Cameron Seitzer’s dad, Kevin Seitzer carved out a nice major league career despite little power, appearing in two All-Star Games in his 12-year career. He peaked as a rookie with the Kansas City Royals in 1987, hitting .323 with 15 homers and 83 RBI and leading the American League with 207 hits. The elder Seitzer was a 5’11, 180 third baseman. Cameron Seitzer will have to hit and hit for power to have any hope of at least matching his father’s career. The odds are against him. His power has been fleeting and in 2011 he struggled in the latter part of the season versus younger competition. Seitzer looks like a longshot, but let him prove us wrong.


Back in June, I did an article talking about all 60 Rays draft picks in the 2011 MLB Draft. That post has kindly been deleted by my former employer. Anyway, here’s what I said on John Alexander back then.

Whoa. Alexander is a first baseman out of Glendora High School in California. He’s 6’6″, 200. I don’t know about you, but this sounds like an upside pick to me. Alexander certainly isn’t filled out yet, but he has big-time power already. He was among the California state leaders with 9 home runs. He also hit .386, but that means pretty much nothing. Alexander will be a project, but with his frame, he could be a big time player. Especially in the 8th round, how is this kid not worth a shot?

Alexander is really 6’5″, but everything else is true. And he put some of his tremendous upside on display on his 12-game pro debut as an 18 year old for the Rookie level Gulf Coast League Rays. He hit .314 with 4 doubles, 2 homers, 11 RBI, and a .549 SLG. We’ll have to see how he does in his first pro season. He’s a player to watch moving forward as we see just how good he really is.
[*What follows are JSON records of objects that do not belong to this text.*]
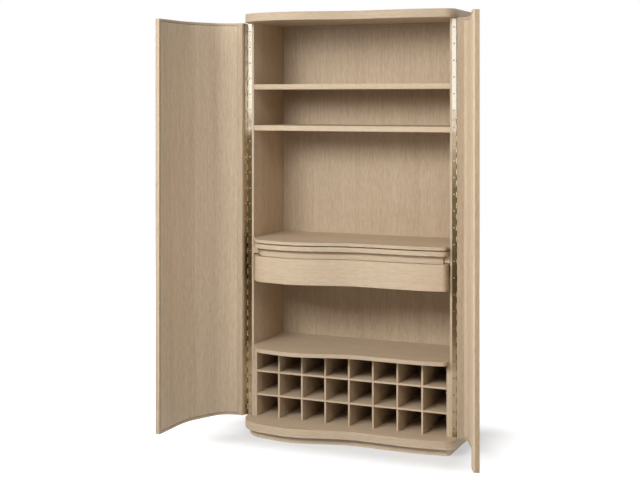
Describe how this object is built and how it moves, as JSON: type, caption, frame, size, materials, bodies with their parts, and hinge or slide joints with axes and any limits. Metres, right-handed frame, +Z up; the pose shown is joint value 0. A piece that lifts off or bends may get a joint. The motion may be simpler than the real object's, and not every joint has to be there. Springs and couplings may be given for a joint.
{
  "type": "tall bar cabinet",
  "caption": "Tall wooden bar cabinet with a serpentine front, curved full-height doors on continuous hinges, shelves, a pull-out tray, a drawer and a bottle rack.",
  "frame": {"origin": "on the floor, midway between the side panels, in the plane of their front edges", "axes": "+Z up, the cabinet faces -Y and its back is at +Y, +X to the right of someone who faces it"},
  "size_m": [1.5199, 0.8387, 2.007],
  "materials": {
    "oak": "washed oak veneer, matt",
    "oak_edge": "washed oak lipping, matt",
    "brass": "satin",
    "steel": "zinc plated"
  },
  "bodies": {
    "carcass": {"base_board": "oak", "top_board": "oak", "left_side": "oak", "right_side": "oak", "back_panel": "oak", "upper_shelf": "oak", "lower_shelf": "oak", "deck": "oak", "grip_rail": "oak", "rack_top": "oak", "plinth_front": "oak_edge", "plinth_left": "oak_edge", "plinth_right": "oak_edge", "plinth_back": "oak_edge", "plinth_stretcher": "oak_edge", "ceiling_cleat": "oak_edge", "left_bearer": "oak_edge", "right_bearer": "oak_edge", "rack_left": "oak_edge", "rack_right": "oak_edge", "rack_divider_1": "oak_edge", "rack_divider_2": "oak_edge", "rack_divider_3": "oak_edge", "rack_divider_4": "oak_edge", "rack_divider_5": "oak_edge", "rack_divider_6": "oak_edge", "rack_divider_7": "oak_edge", "rack_row_lower": "oak_edge", "rack_row_upper": "oak_edge", "left_cabinet_leaf": "brass", "left_hinge_pin": "brass", "right_cabinet_leaf": "brass", "right_hinge_pin": "brass", "slide_fixed_left": "steel", "slide_fixed_right": "steel"},
    "left_door": {"left_door_stile": "oak_edge", "left_door_core": "oak", "left_door_lipping": "oak_edge", "left_door_top": "oak_edge", "left_door_bottom": "oak_edge", "left_door_leaf": "brass"},
    "right_door": {"right_door_stile": "oak_edge", "right_door_core": "oak", "right_door_lipping": "oak_edge", "right_door_top": "oak_edge", "right_door_bottom": "oak_edge", "right_door_leaf": "brass"},
    "tray": {"tray": "oak"},
    "drawer_runners": {"slide_middle_left": "steel", "slide_middle_right": "steel"},
    "drawer": {"drawer_front": "oak_edge", "drawer_left": "oak_edge", "drawer_right": "oak_edge", "drawer_back": "oak_edge", "drawer_bottom": "oak_edge", "slide_drawer_left": "steel", "slide_drawer_right": "steel"}
  },
  "joints": [
    {"name": "left_door_hinge", "type": "hinge", "parent": "carcass", "child": "left_door", "pos_m": [-0.5256, -0.0018, 1.02], "axis": [0, 0, -1], "range_deg": [-106, 64]},
    {"name": "right_door_hinge", "type": "hinge", "parent": "carcass", "child": "right_door", "pos_m": [0.5256, -0.0018, 1.02], "axis": [0, 0, 1], "range_deg": [-107, 63]},
    {"name": "tray_slide", "type": "slide", "parent": "carcass", "child": "tray", "axis": [0, -1, 0], "range_m": [0, 0.25]},
    {"name": "runner_slide", "type": "slide", "parent": "carcass", "child": "drawer_runners", "axis": [0, -1, 0], "range_m": [0, 0.14]},
    {"name": "drawer_slide", "type": "slide", "parent": "drawer_runners", "child": "drawer", "axis": [0, -1, 0], "range_m": [0, 0.14]}
  ]
}
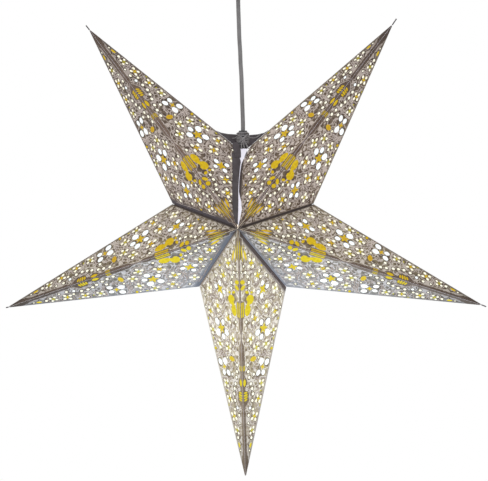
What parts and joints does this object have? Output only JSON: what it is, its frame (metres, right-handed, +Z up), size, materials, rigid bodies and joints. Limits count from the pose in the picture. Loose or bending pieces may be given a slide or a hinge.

For the first time basically ever, the Rays have some significant talent, upside, and even depth at the first base position in their minor league system. None of these players is a sure thing and they have varying levels of risk involved. But in a few years we could see another example of the fruits of the Rays’ farm system with the Rays’ first real homegrown star first baseman.